Итак, игроки и фигуры могут быть двух уровней – институциональные и персонифицированные. Институциональные игроки в свою очередь делятся на наднациональные (ЕС, ЕАЭС, НАТО, ОБСЕ, СБ ООН, ШОС; особым наднациональным субъектом является Ватикан), транснациональные (ТНК и финансовые структуры) и национальные. К последним относятся экономически сильные государства, обладающие, несмотря на серьезные ограничения неолиберальной эпохи, определенной долей суверенитета, имеющие исторический опыт мирового или регионального управления. Таковых в мире немного. Применительно к Западным Балканам крупных национальных игроков не больше десятка – это Великобритания, Германия, Китай, Россия, США, Франция. С оговорками – Австрия, Венгрия, Италия. В последние годы в регионе активизировался целый ряд государств, которых можно определить как игроков «второго плана». Прежде всего, это Иран, Катар, Королевство Саудовская Аравия, Кувейт, Объединенные Арабские Эмираты и Турция.

Западнобалканские страны даже на региональном поле не являются игроками. При всем уважении к историческому прошлому народов региона, особенно к подвигу сербов, которые выстояли в двух мировых войнах, международной субъектностью в этой части света даже не пахнет. После разрушения СССР и мировой системы социализма Албания и осколки бывшей Югославии превратились, словами В. Л. Цымбурского, в груду «геополитический щебенки»[56]. Последним институциональным игроком в регионе и то с определенными оговорками была Союзная республика Югославия, а персонифицированным – Слободан Милошевич. В современных условиях тот, кто следует в русле неолиберальной парадигмы, кто включен в англосаксонские структуры, по определению фигура в игре глобалистов. Шанс стать игроком есть у тех, кто либо удачно маневрирует, играет на противоречиях, либо находится в прямом противостоянии с глобалистами.
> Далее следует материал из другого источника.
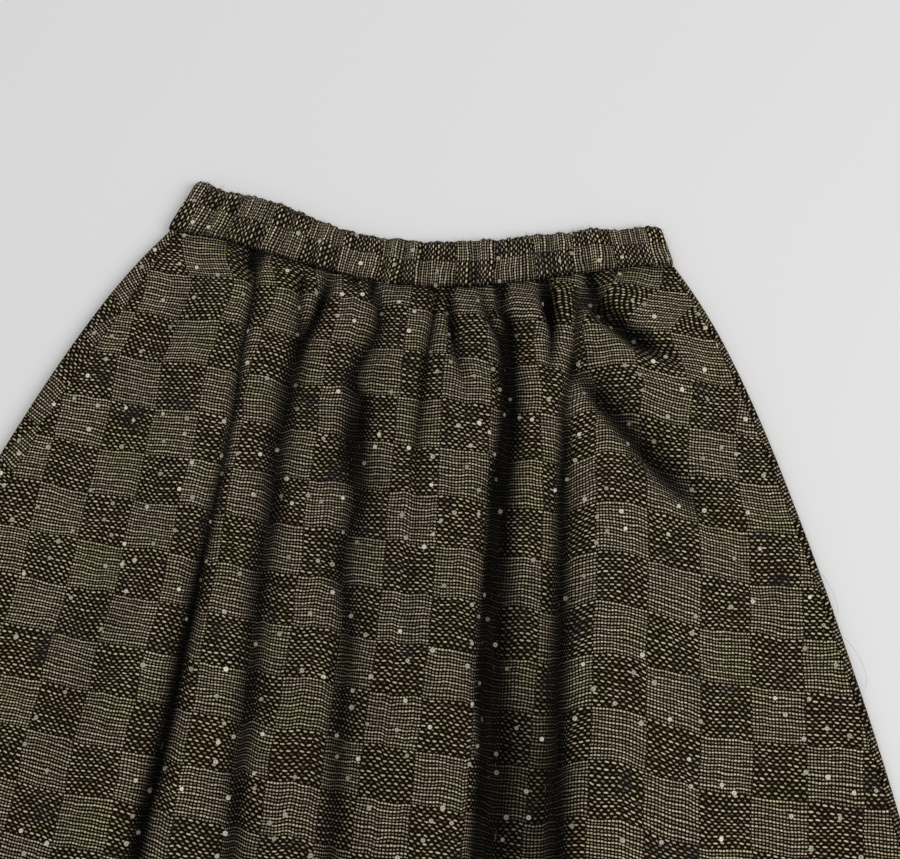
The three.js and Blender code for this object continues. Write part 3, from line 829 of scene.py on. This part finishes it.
class Nodes:
    """Short calls for the shader nodes of one material."""

    def __init__(self, material):
        material.use_nodes = True
        self.tree = material.node_tree
        self.tree.nodes.clear()

    def add(self, kind, **values):
        node = self.tree.nodes.new(kind)
        for key, value in values.items():
            setattr(node, key, value)
        return node

    def feed(self, socket, value):
        if isinstance(value, bpy.types.NodeSocket):
            self.tree.links.new(value, socket)
        elif value is not None:
            socket.default_value = value

    def math(self, operation, a, b=None, clamp=False):
        node = self.add("ShaderNodeMath", operation=operation, use_clamp=clamp)
        for socket, value in zip(node.inputs, (a, b)):
            self.feed(socket, value)
        return node.outputs[0]

    def plus(self, a, b):
        return self.math("ADD", a, b)

    def minus(self, a, b):
        return self.math("SUBTRACT", a, b)

    def times(self, a, b):
        return self.math("MULTIPLY", a, b)

    def floor(self, a):
        return self.math("FLOOR", a)

    def smooth(self, low, high, value, out_low=0.0, out_high=1.0):
        node = self.add("ShaderNodeMapRange", interpolation_type="SMOOTHSTEP")
        for socket, number in zip(node.inputs, (value, low, high, out_low, out_high)):
            self.feed(socket, number)
        return node.outputs[0]

    def mix(self, factor, a, b, kind="FLOAT", clamp=True):
        """Numbers mixed by factor."""
        node = self.add("ShaderNodeMix", data_type=kind, clamp_factor=clamp)
        for name, value in (("Factor", factor), ("A", a), ("B", b)):
            self.feed(next(s for s in node.inputs if s.name == name and s.enabled), value)
        return next(s for s in node.outputs if s.enabled)

    def blend(self, factor, a, b):
        """Colours mixed by factor, which may be over 1."""
        a, b = (tuple(end) + (1,) if not isinstance(end, bpy.types.NodeSocket) else end for end in (a, b))
        return self.mix(factor, a, b, kind="RGBA", clamp=False)

    def vector(self, x, y, z=0.0):
        node = self.add("ShaderNodeCombineXYZ")
        for socket, value in zip(node.inputs, (x, y, z)):
            self.feed(socket, value)
        return node.outputs[0]

    def noise(self, vector, scale, detail=2.0, roughness=0.5):
        node = self.add("ShaderNodeTexNoise", noise_dimensions="3D")
        self.feed(node.inputs["Vector"], vector)
        node.inputs["Scale"].default_value = scale
        node.inputs["Detail"].default_value = detail
        node.inputs["Roughness"].default_value = roughness
        return node.outputs["Fac"]

    def white(self, x, y, z=0.0):
        """An even random number for each place."""
        node = self.add("ShaderNodeTexWhiteNoise", noise_dimensions="3D")
        self.feed(node.inputs["Vector"], self.vector(x, y, z))
        return node.outputs["Value"]

    def place(self):
        return self.add("ShaderNodeTexCoord").outputs["Object"]

    def shaded(self, power, darkest, colour):
        """A colour with painted shade, darker where the cloth lies deep: mixed from darkest by the painted
        light attribute ** power.
        """
        painted_light = self.add("ShaderNodeAttribute", attribute_name="painted_light").outputs["Fac"]
        return self.blend(self.math("POWER", painted_light, power), darkest, colour)

    def finish(self, colour, roughness, specular=None):
        """The Principled shader of the material, fed to its output."""
        shader = self.add("ShaderNodeBsdfPrincipled")
        self.feed(shader.inputs["Base Color"], colour)
        self.feed(shader.inputs["Roughness"], roughness)
        self.feed(shader.inputs["Specular IOR Level"], specular)
        self.feed(self.add("ShaderNodeOutputMaterial").inputs["Surface"], shader.outputs[0])
        return shader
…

Есть случаи, когда в стране может быть несколько игроков мирового уровня. Например, Иран играет как государство, как Улама и как КСИР. Причем, последние два игрока имеют наднациональную природу. Этот пример является еще одним подтверждением того, что есть игроки открытые и закрытые. К первым относятся институты публичной власти, ко вторым – спецслужбы и группы давления. В данном исследовании мы рассматриваем только открытый контур.

Что же касается современных национальных лидеров, то здесь серьезные проблемы. Причем это общемировая тенденция. Франсуа Миттеран неслучайно называл себя последним французским президентом. Он знал, о чем говорил. Субъектность европейских и балканских лидеров в настоящее время отсутствует как явление. Подавляющее большинство из них – фигуры. Есть исключения, которые лишь подтверждают правило: Виктор Орбан – фигура, пытающаяся стать игроком. Что же касается персонифицированных субъектов Китая, Ирана, России, Турции, ряда арабских монархий, то это игроки, которые, однако, имеют ограничения в свободе ведения своих партий. Их деятельность во многом зависит от логики внешних обстоятельств, которые часто оказываются сильнее логики намерений этих игроков.

Технология превращения национальных лидеров в фигуры проста: «…опровергайте любые мысли, что ведется игра, скрывайте правила от игровых фигур, не давайте им извлечь никакой пользы для себя. Скрывайте цели игры, сохраняйте фигурам такие условия, чтобы они не смогли отказаться от участия в игре. Препятствуйте появлению у них чувства удовлетворенности от проделанной работы. Сделайте так, чтобы фигуры выглядели как игроки, но не позволяйте, чтобы они действительно таковыми становились. Со стороны они могут казаться всемогущими, но реально у них не должно быть никакой власти»[57]. И сколько бы Альбин Курти или Эди Рама ни говорили об объединении Албании и Косово, это вопрос не их компетенции. Настоящих целей ведущейся игры они даже не знают.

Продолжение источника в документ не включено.